FIFDH 2022 – Made to Measure : une recherche numérique d’indices menée par le Group Laokoon (Allemagne), constitué par Cosima Terrasse (France), Moritz Riesewieck (Allemagne), Hans Block (Allemagne) révèle de manière fascinante et dérangeante les risques encourus par l’utilisation des GAFAM et Cie
Les entreprises en ligne, les courtiers en données et les réseaux sociaux utilisent les informations qu’ils collectent pour réaliser des bénéfices et ce processus constitue leur modèle d’affaires. Group Laokoon (Allemagne), qui réunit Cosima Terrasse (France), Moritz Riesewieck (Allemagne), Hans Block (Allemagne) livre une expérience de données artistiques et d’investigation qui démontre, à travers des révélations vertigineuses, à quel point ces entreprises en ligne influencent désormais nos vies. Google, Facebook et Cie nous connaissent mieux que notre conjoint, ou notre famille, nos amis. Cette réalité était celle de la Silicon Valley il y a des années. Désormais, elle s’est étendue à la planète entière et à son fameux nuage (cloud); en effet, les ensembles de données que les entreprises technologiques possèdent sur chacun.e d’entre nous sont devenus encore plus étendus, et les algorithmes utilisés pour étudier la personnalité de chaque personne et rendre son comportement prévisible sont encore plus évolutifs et adaptatifs.

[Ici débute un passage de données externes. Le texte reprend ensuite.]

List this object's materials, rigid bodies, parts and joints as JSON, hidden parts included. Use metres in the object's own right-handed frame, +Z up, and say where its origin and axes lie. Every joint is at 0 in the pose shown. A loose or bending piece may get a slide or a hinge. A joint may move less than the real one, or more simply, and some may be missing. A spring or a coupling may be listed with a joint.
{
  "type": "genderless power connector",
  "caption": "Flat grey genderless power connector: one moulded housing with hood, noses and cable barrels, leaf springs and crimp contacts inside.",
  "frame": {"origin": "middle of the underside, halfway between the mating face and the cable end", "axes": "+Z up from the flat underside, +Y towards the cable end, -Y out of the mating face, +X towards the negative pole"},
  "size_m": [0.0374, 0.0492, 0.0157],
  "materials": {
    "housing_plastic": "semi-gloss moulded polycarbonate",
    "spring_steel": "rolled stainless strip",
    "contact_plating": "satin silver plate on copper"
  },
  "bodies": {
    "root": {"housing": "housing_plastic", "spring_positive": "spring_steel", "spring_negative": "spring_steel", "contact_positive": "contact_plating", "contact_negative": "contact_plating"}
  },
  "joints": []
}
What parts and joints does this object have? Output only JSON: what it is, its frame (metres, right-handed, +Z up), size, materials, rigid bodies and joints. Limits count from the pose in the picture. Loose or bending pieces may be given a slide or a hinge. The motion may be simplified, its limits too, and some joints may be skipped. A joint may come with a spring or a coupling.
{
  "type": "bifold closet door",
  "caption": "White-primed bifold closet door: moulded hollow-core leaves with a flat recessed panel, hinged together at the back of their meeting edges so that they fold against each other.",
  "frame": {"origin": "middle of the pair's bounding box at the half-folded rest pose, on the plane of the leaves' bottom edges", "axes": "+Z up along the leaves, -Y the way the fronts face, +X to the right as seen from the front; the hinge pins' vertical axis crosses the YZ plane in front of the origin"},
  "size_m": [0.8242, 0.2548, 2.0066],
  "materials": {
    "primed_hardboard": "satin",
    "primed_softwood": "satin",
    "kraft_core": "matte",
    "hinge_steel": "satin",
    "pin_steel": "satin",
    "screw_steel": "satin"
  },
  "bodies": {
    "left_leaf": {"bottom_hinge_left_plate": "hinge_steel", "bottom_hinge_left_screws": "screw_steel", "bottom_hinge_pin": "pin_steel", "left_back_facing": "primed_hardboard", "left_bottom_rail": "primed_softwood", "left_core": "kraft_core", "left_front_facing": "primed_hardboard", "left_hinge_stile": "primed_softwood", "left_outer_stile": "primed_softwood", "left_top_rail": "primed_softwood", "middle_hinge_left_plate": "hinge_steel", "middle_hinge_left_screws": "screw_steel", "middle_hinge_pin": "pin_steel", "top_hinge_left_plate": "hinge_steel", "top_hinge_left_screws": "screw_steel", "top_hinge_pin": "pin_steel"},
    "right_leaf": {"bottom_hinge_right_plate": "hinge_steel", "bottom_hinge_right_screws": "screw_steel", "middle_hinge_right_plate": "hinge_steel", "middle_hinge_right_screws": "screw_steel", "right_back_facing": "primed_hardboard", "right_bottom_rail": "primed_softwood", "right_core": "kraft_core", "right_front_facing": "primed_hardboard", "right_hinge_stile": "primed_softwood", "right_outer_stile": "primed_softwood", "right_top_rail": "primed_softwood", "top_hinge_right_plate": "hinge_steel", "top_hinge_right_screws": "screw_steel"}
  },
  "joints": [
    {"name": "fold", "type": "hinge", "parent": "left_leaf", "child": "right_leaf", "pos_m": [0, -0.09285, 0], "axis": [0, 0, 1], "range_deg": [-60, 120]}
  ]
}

Nous nous souvenons tous du scandale lié à Cambridge Analytica. Pour une expérience de données artistiques, le groupe Laokoon crée le sosie d’une inconnue en utilisant uniquement ses données personnelles Google. Cinq années de la vie de cette personne ont été reconstituées en détail et filmées. Quelques mois plus tard, l’original et son double datafié se sont rencontrés. Cette expérience spectaculaire et unique devient tangible sur un site Web de narration interactive, qui permet aux visiteurs de découvrir de manière inédite à quel point les connaissances sur notre vie intérieure et nos secrets les plus intimes sont profondes. Au fil des expériences qui perturbent l’une des participantes et édifient les spectateurs dont les exclamations de surprises accompagnent la projection, Made to Measure souligne que cette omniscience des GAFAM et autres plateformes peut avoir de conséquences fatales. Made to Measure démontre que les soi-disant micro-moments, au cours desquels les gens reçoivent une publicité sur mesure, adaptée à leurs centres d’intérêts, sont souvent des moments de vulnérabilité, d’incertitude ou de désorientation. Pour révéler avec acuité les conséquences de cette réalité sur des êtres en proie à des idées noires ou en détresse, seuls devant leur écran, les chercheurs du Groupe Laokoon prennent en exemple le cas d’une personne qui, sur un coup de tête, a annoncé son suicide depuis le Golden Gate … Mais cette personne aux intentions suicidaires n’a reçu aucun message ciblé pour enrayer son acte.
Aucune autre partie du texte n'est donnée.